You have to respect puzzle game developers that use the entire environment as the puzzle board. It takes skill and intricate planning, and when it works, that attention to detail pays off—as it does with Crush 3D, a remake of the 2007 PSP game Crush. At least most of the time.
The setup is quick and easy: you are Danny, an partly unwilling and totally unwitting guinea pig for an eccentric (and possibly a bit insane) professor that is a cross between Doc Brown from Back to the Future and Professor Farnsworth from Futurama.
Danny finds himself connected to a machine named C.R.U.S.H. that turns a person’s mindscape into a digital construct. The mind is represented by floating platforms, which each contain a set number of marbles (Get it? You’re in a digital representation of your brain collecting the marbles you lost? That’s gold right there) that you need to open each exit. There is also a hidden memory and a trophy in each level that aren’t required, but when collected unlock things like character art and new outfits.
The hook of the game is in the ability to “crush,” which is how you manipulate the environment. Each platform has five angles to focus on: four sides of a virtual square, as well as an overhead view. Turning the camera to each side lines up new platforms, and then with a touch of a button you “crush” the map and turn the three dimensional construct into two.

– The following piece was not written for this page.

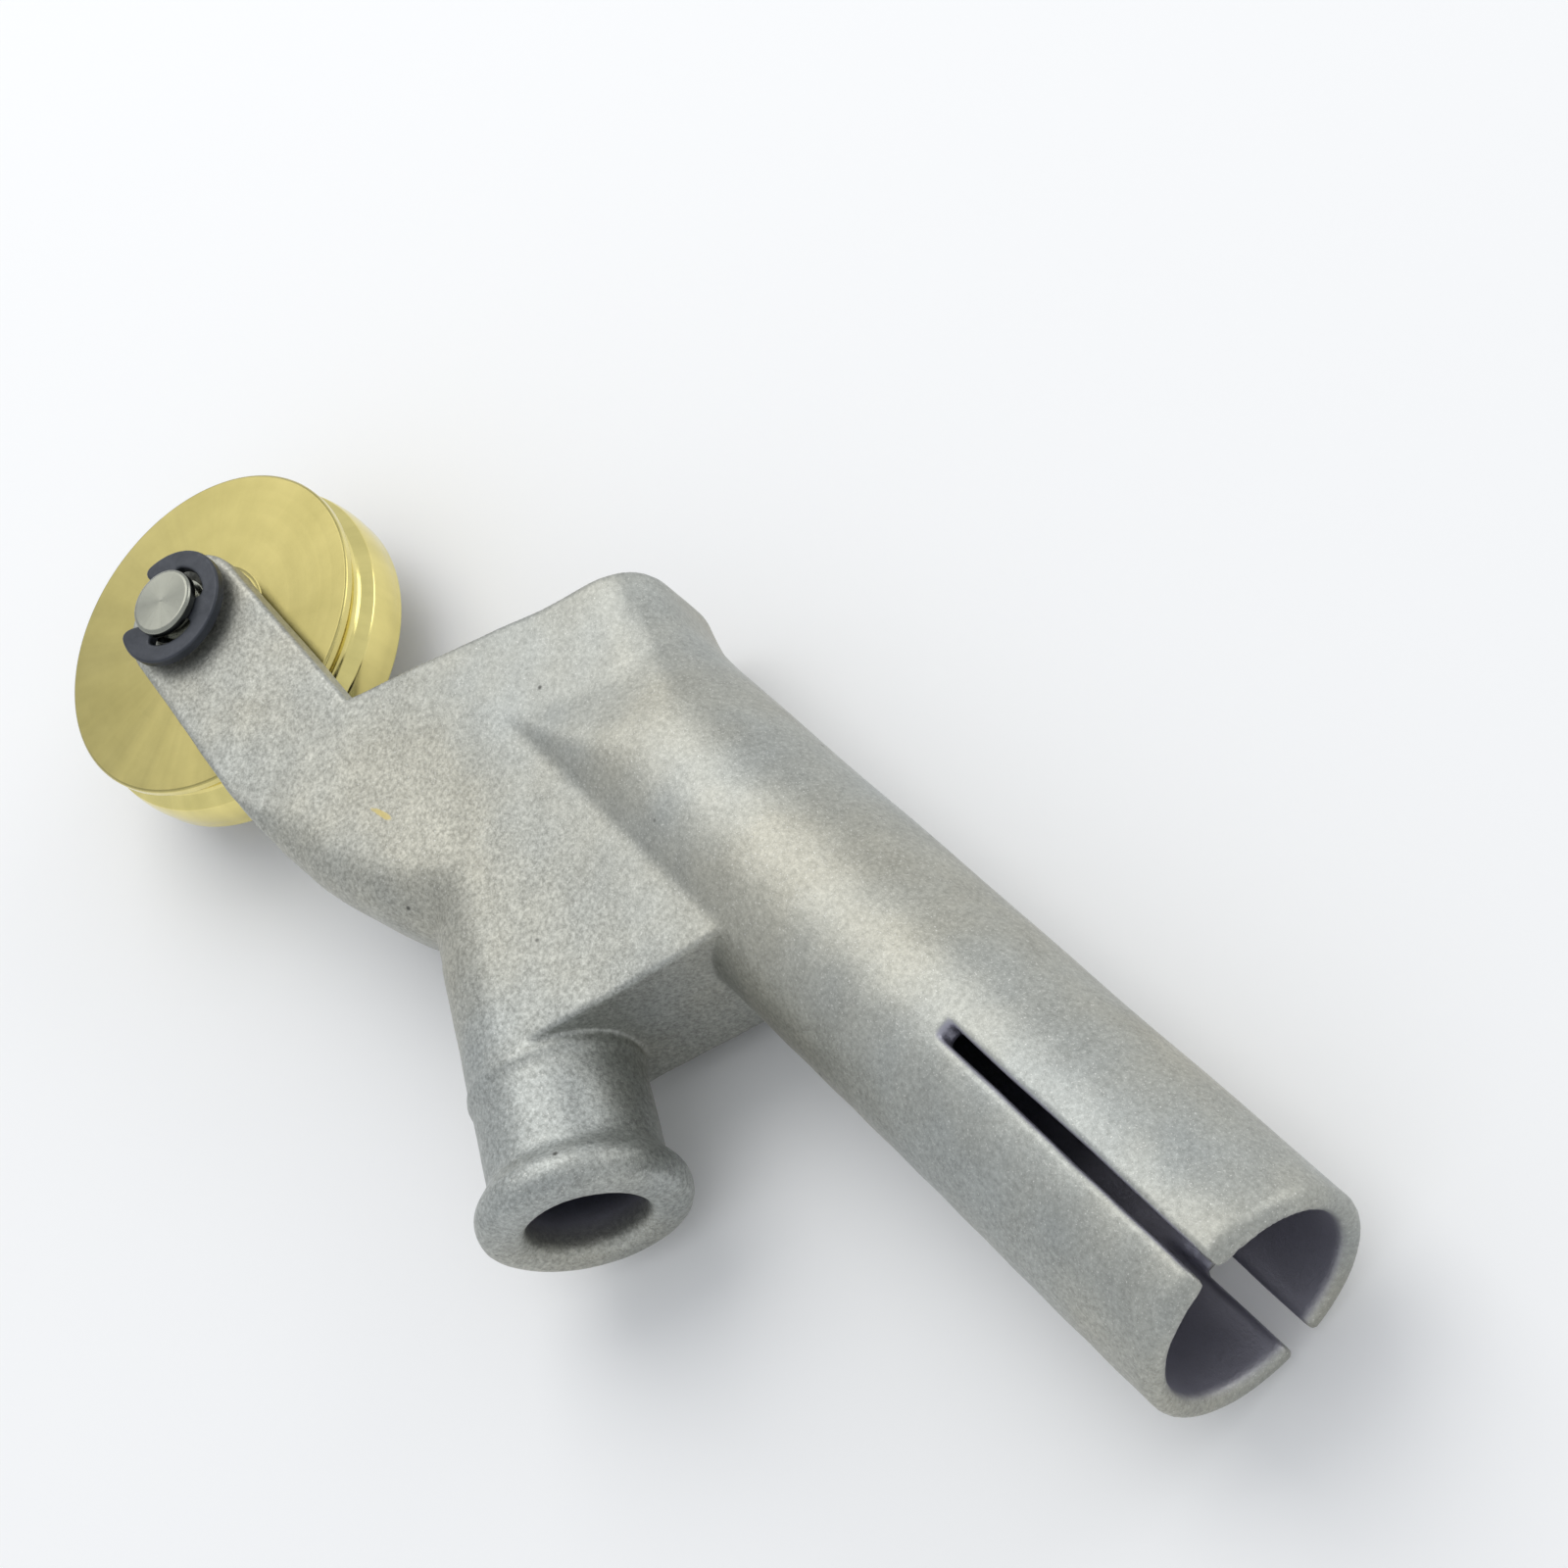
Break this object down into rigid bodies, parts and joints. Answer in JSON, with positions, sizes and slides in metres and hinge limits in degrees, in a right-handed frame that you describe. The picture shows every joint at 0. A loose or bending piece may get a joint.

The dynamic then changes. Platforms that were obstructing you can become steps to reach higher areas, and divides that seemed impassable become smooth surfaces you can walk over. You can’t be pushed off your death by uncrushing, so experimenting with the different types of platforms and their different functions is key.
As you progress, new elements and obstacles are introduced. Lots and lots of them. Enemies soon show up, as do switches. Rolling obstacles come into play, thin sheets that are only available when crushed, graffiti that prevents you from uncrushing, and much more. It feels like it never really ends, and late into the game you will still be learning new techniques. In theory it sounds great and should keep the game fresh, but in practice it is overwhelming, and just when you are feeling comfortable with all the other elements new ones are introduced and old ones are forgotten. By the end of the 40 or so levels, there are so many elements, that rather than feeling intricate, it begins to feel unfocused.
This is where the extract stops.